Once people arrive here, CDETNO supports them and their children as they find work, create businesses, or settle in at school.
"What we try to do, on a daily basis, is provide the best picture of the Northwest Territories as a destination, and a place to live, and a place where you can either find a job or start a business," said François Afane, CDETNO's executive director.
"We attract, we settle, and we accompany as well. Across the board, we provide services.
"We help employers to get people to come here but, when they get here, we don’t just abandon them in terms of settlement, jobs, getting ready for employment, and whether their kids need support."

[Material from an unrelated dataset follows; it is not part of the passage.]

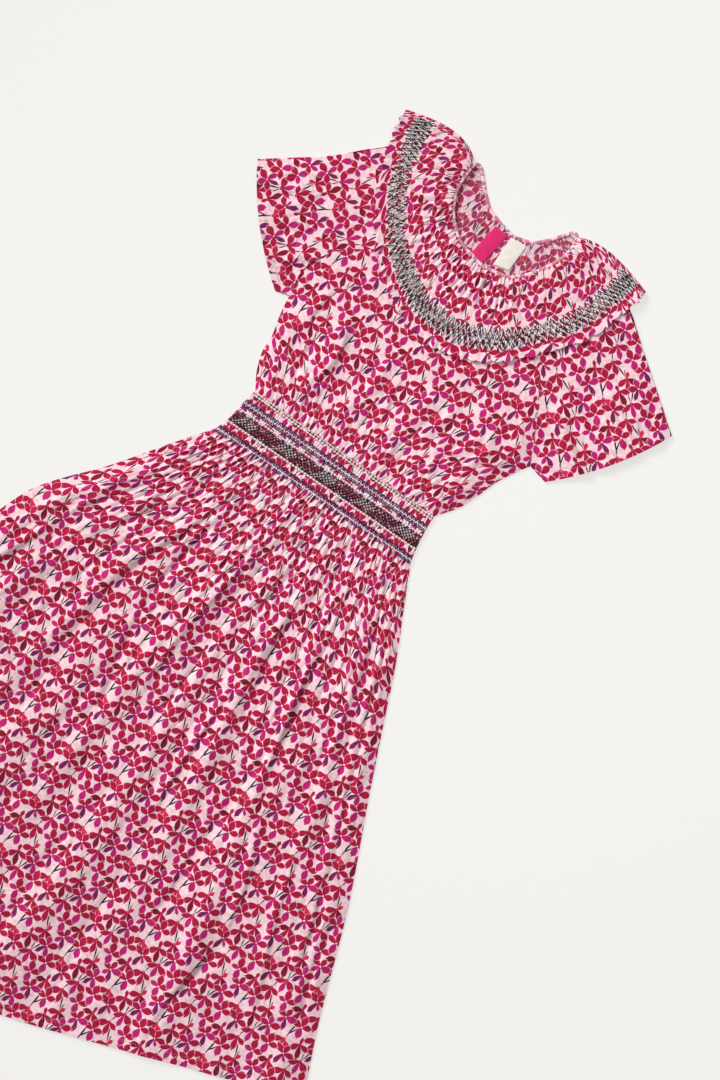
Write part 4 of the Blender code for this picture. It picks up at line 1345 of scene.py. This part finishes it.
def collar_threads(looks):
    """Nested and crossing rows of zigzag stitches round the smocked part of the collar."""
    made = []
    for colour, (width, lift) in COLLAR_THREAD.items():
        chance = np.random.default_rng(len(colour) + int(10 * width))
        starts, ends = [], []
        for kind, level, shift in COLLAR_ZIGZAGS:
            if kind != colour:
                continue
            at = np.arange(4 * ZIGZAGS + 1) / 4
            at = at + chance.uniform(-UNEVEN[0], UNEVEN[0], at.shape)
            wave = ZIGZAG_SWING * (4 * np.abs((at + shift) % 1 - 0.5) - 1)
            outward = level + wave + chance.uniform(-UNEVEN[1], UNEVEN[1], at.shape)
            turn = 0.3 + (COLLAR_ROWS - 0.6) * at / ZIGZAGS
            plan = collar_plan(COLLAR_FRONT, turn, outward, NECK_SHOWN, SHOULDER_BOW)
            line = raised(plan, COLLAR_UNDER + WALL + lift)
            ahead = np.diff(line, axis=0)
            starts.append(line[:-1] + 0.03 * ahead)
            ends.append(line[:-1] + 0.97 * ahead)
        made.append(stitches("collar_thread_" + colour, np.concatenate(starts),
                             np.concatenate(ends), (0, 0, 1), width, looks[colour],
                             "smocked_collar"))
    return made


# Trims


def make_binding(look):
    """The bound neck edge: one soft tube round the whole opening."""
    line = np.array(NECK_LINE + NECK_LINE[:2])
    line = np.concatenate([line[-3:-2], line])
    rows = np.concatenate([np.arange(len(line))[:, None] - 1.0, line], axis=1)
    along = np.arange(0, len(NECK_LINE), BINDING_STEP)
    middle = through(rows, along)
    ahead = through(rows, along + 0.05) - through(rows, along - 0.05)
    flat = unit(ahead[:, :2])
    side = np.stack([-flat[:, 1], flat[:, 0], 0 * flat[:, 0]], axis=1)
    angle = 2 * math.pi * np.arange(BINDING_SIDES) / BINDING_SIDES
    pucker = 1 + BINDING_PUCKER * np.sin(2 * math.pi * along * 2.5)
    ring = middle[:, None] + side[:, None] * (
        BINDING_WIDTH / 2 * np.cos(angle)[None, :, None] * pucker[:, None, None])
    ring[:, :, 2] += BINDING_HEIGHT / 2 * np.sin(angle)[None, :] * pucker[:, None]
    grid = np.arange(len(along) * BINDING_SIDES).reshape(len(along), BINDING_SIDES)
    on = np.roll(grid, -1, axis=0)
    faces = np.stack([grid, np.roll(grid, -1, 1), np.roll(on, -1, 1), on], -1).reshape(-1, 4)
    for_step, for_radian = BINDING_CLOTH
    uv = np.stack([np.broadcast_to(along[:, None] * for_step, grid.shape),
                   np.broadcast_to(angle * for_radian, grid.shape)], axis=-1)
    made = mesh_object("neck_edge", ring.reshape(-1, 3), faces[:, ::-1], uv.reshape(-1, 2), [look])
    return wear(made, "bound_edge", "neck_binding")


def make_patch(name, corners, node, slot, look, dome):
    """A small piece of cloth sewn flat to the inside of the back, a little full in the middle."""
    corners = np.array(corners, float)
    up, across = (np.linspace(0, 1, count) for count in PATCH_MESH)
    left = between(corners[0:1], corners[3:4], up)[0]
    right = between(corners[1:2], corners[2:3], up)[0]
    plan = between(left, right, across)
    u, v = across[None, :], up[:, None]
    edge = np.minimum(np.minimum(u, 1 - u) * 20, np.minimum(v, 1 - v) * 40)
    top = TRIM_BOTTOM + TRIM_THICKNESS - 0.5 * (1 - smooth(edge, 0, 1.2)) + dome * 4 * u * (1 - u)
    return panel(name, plan, top, TRIM_BOTTOM, plan, [look], slot, node)


def outline_stitches(corners, inset, pitch):
    """Running stitches just inside a four-cornered patch."""
    corners = np.array(corners, float)
    corners = corners + unit(corners.mean(axis=0) - corners) * inset * 1.4
    starts, ends = [], []
    for one, other in zip(corners, np.roll(corners, -1, axis=0)):
        count = int(np.linalg.norm(other - one) / pitch)
        for k in range(count):
            starts.append(one + (other - one) * (k + 0.15) / count)
            ends.append(one + (other - one) * (k + 0.8) / count)
    height = TRIM_BOTTOM + TRIM_THICKNESS
    return raised(np.array(starts), height), raised(np.array(ends), height)


# Floor, light and camera


def make_floor():
    """A wide sheet of pale paper under the dress."""
    line = np.linspace(-FLOOR_SIZE / 2, FLOOR_SIZE / 2, FLOOR_STEPS + 1)
    x, y = np.meshgrid(line, line)
    points = np.stack([x, y, np.full(x.shape, FLOOR_LEVEL)], axis=-1).reshape(-1, 3)
    faces = grid_faces(np.arange(len(points)).reshape(x.shape))
    mesh = bpy.data.meshes.new("floor")
    mesh.from_pydata(points, [], faces.tolist())
    paint = bpy.data.materials.new("floor_paper")
    paint.use_nodes = True
    surface = paint.node_tree.nodes["Principled BSDF"]
    surface.inputs["Base Color"].default_value = seen(FLOOR_SHADED)
    surface.inputs["Emission Color"].default_value = seen(FLOOR_GLOW)
    surface.inputs["Emission Strength"].default_value = FLOOR_STRENGTH
    surface.inputs["Roughness"].default_value = 0.95
    surface.inputs["Specular IOR Level"].default_value = 0.0
    mesh.materials.append(paint)
    placed("floor", mesh)


def make_light():
    """A broad soft sun from the side, a lamp over the neck and an even sky."""
    sun = bpy.data.lights.new("window", "SUN")
    sun.energy = SUN_POWER
    sun.angle = SUN_SPREAD
    placed("window", sun).rotation_euler = (0, math.pi / 2 - SUN_HEIGHT, SUN_HEADING)
    lamp = bpy.data.lights.new("lamp", "AREA")
    lamp.energy = LAMP_POWER
    lamp.size = LAMP_SIZE
    placed("lamp", lamp).location = LAMP_AT
    world = bpy.data.worlds.new("studio")
    world.use_nodes = True
    sky = world.node_tree.nodes["Background"].inputs
    sky["Color"].default_value = SKY_COLOUR
    sky["Strength"].default_value = SKY_POWER
    bpy.context.scene.world = world
    bpy.context.scene.view_settings.view_transform = "Standard"


def make_camera():
    """Straight above, turned so that the dress lies at a slant in the picture."""
    camera = bpy.data.cameras.new("camera")
    camera.lens = LENS
    camera.sensor_width = SENSOR
    made = placed("camera", camera)
    made.location = (*FRAME_MIDDLE, FRAME_HEIGHT * LENS / SENSOR)
    made.rotation_euler = (0, 0, DRESS_TURN)
    bpy.context.scene.camera = made


# The dress

# the wrong side of the print is duller and darkened with painted shade
fabric = [printed_cloth("printed_cotton"),
          printed_cloth("printed_cotton_reverse_painted_shade", REVERSE_FADE_AND_SHADE, REVERSE_DULL_SHADE)]
bias = printed_cloth("printed_bias", BIAS_FADE)
threads = {
    "white": thread("white_thread", THREAD_WHITE, 0.55),
    "black": thread("black_thread", THREAD_BLACK, 0.5),
    "navy": thread("navy_thread", THREAD_NAVY, 0.5),
    "purple": thread("purple_thread", THREAD_PURPLE, 0.5),
    "cross": thread("fine_white_thread", THREAD_WHITE, 0.55),
    "grey": thread("pale_thread", THREAD_PALE, 0.55),
}
facing_cloth = plain_cloth("hot_pink_cotton", HOT_PINK, 0.8 * MM, 0.75, 0.2)
label_cloth = plain_cloth("woven_tape", CREAM, 0.5 * MM, 0.6, 0.1)

skirt_front, skirt_back, skirt_hem = make_skirt(fabric)
band_front, band_back = make_band(fabric)
bodice_front, bodice_back = make_bodice(fabric)
sleeve_left, left_hem = make_sleeve("left", fabric)
sleeve_right, right_hem = make_sleeve("right", fabric)
collar_front, collar_back = make_collar(fabric)
band_stitching = band_threads(threads)
collar_stitching = collar_threads(threads)
neck_edge = make_binding(bias)
facing = make_patch("placket_cloth", FACING_CORNERS, "placket_facing", "facing_cloth",
                    facing_cloth, FACING_DOME)
label = make_patch("label_cloth", LABEL_CORNERS, "blank_label", "label_tape", label_cloth,
                   LABEL_DOME)
label_stitching = stitches("label_stitches", *outline_stitches(LABEL_CORNERS, *LABEL_STITCHES),
                           (0, 0, 1), LABEL_THREAD, threads["white"], "label_tape")

hem_thread = thread("pink_thread", THREAD_PINK, 0.6)
running_stitches("skirt_hem_stitches", skirt_hem, 1, HEM_THREAD, hem_thread, "printed_cloth")
running_stitches("left_cuff_stitches", left_hem[4:], 2, HEM_THREAD, hem_thread, "printed_cloth")
running_stitches("right_cuff_stitches", right_hem[4:], 2, HEM_THREAD, hem_thread, "printed_cloth")

make_floor()
make_light()
make_camera()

For example, CDETNO's SWIS program – Settlement Workers in Schools – helps children who are new in the NWT's schools.
"We provide tools and support to help kids get into our school system, understand the system, thrive, and be successful," said Afane.
"If we do that from the get-go, we can ensure these people will be successful citizens in the future."
"I was impressed when I heard about their school supports," said Caroline Cochrane, the territory's minister for education, culture, and employment. "It’s not only about French people they are supporting, it’s inclusiveness. That’s what we should be doing.
"They are absolutely critical. We need organizations like this to promote not only the French language but also to open up opportunities for people like immigrants, or people from Canada, to come here."
Yellowknife's Copperhouse restaurant is an example of a business recruiting staff with CDETNO's help.
CDETNO will attend the Destination Canada job fairs in Paris and Brussels – like the one the Abids went to – for the twelfth time this fall. Last time, that's where they found the right member of staff to help Copperhouse.
"We are not specialists in immigration but we provide advice," said Afane.
"People see the value we have in helping to hire people from the francophone market who are bilingual. They bring a new perspective, they come and settle, and they become a part of the community."
The non-profit's services go beyond that, to helping people already in Yellowknife who are looking for work.
CDETNO regularly holds Employment Café job fairs, where people can turn up with a resumé and meet a range of local employers. The last one took place in May, with another due before the end of 2018.
"We also provide a careers centre where people can look for work and apply for jobs, and Dress to Impress, which is a program where we provide free shoes and clothes just to help people," continued Afane.
"They say your first impression lasts, so if the way you look is a barrier to you getting a job, we provide you with support in terms of dressing you from bottom to top. If you secure employment and you need work boots, a stethoscope, a uniform, we have the funds to provide that service."
Business, not politics
Sylvie Francoeur, a former executive director of CDETNO, is impressed at the organization's growth since its founding in 2003.
"From there, where I think the budget was $230,000 a year, now it’s almost $1 million," she said. "It started from a staff of two people and, when I was there, we had 12 employees.
"From having no partners and being completely unknown, to now being very well-connected within the community and government – it’s nice to see that growth."
Francoeur explained the NWT's francophone community could see, in 2003, a gap in the market where a contribution to the territory's economy could be made, by support and attracting more people to come North.
But, she said, the organization realized it couldn't do so solely in French.
"You can’t contribute in your little island, francophone blah, blah, blah. You have to mix and respect the other cultures, and the fact we are on Chief Drygeese territory," said Francoeur.
"We have to have partnerships and work together, that was the whole idea behind CDETNO. Doing business, not politics.
"A lot of times, when you think of the French community, it’s a lot about politics. This wasn’t about politics, it was about business."
"We’re bilingual, it’s not just in French," agreed Jean-François Pitre, one of CDETNO's founders and its current president.
"Come and check us out and, if we can help you, we will. We'll steer you in the right direction."
Sponsors of this week's CDETNO 15th anniversary celebration included PIDO, Crowe Mackay, the City of Yellowknife, EDGE, Radio Taiga, L’Aquilon, CasCom, Commission scolaire francophone des Territoires du Nord-Ouest, Collège Nordique Francophone, Ayni Conceptions, BDIC, Office Compliments, Great Slave Lake Safari, YK Dance, the Yellowknife Chamber of Commerce, and the Explorer Hotel.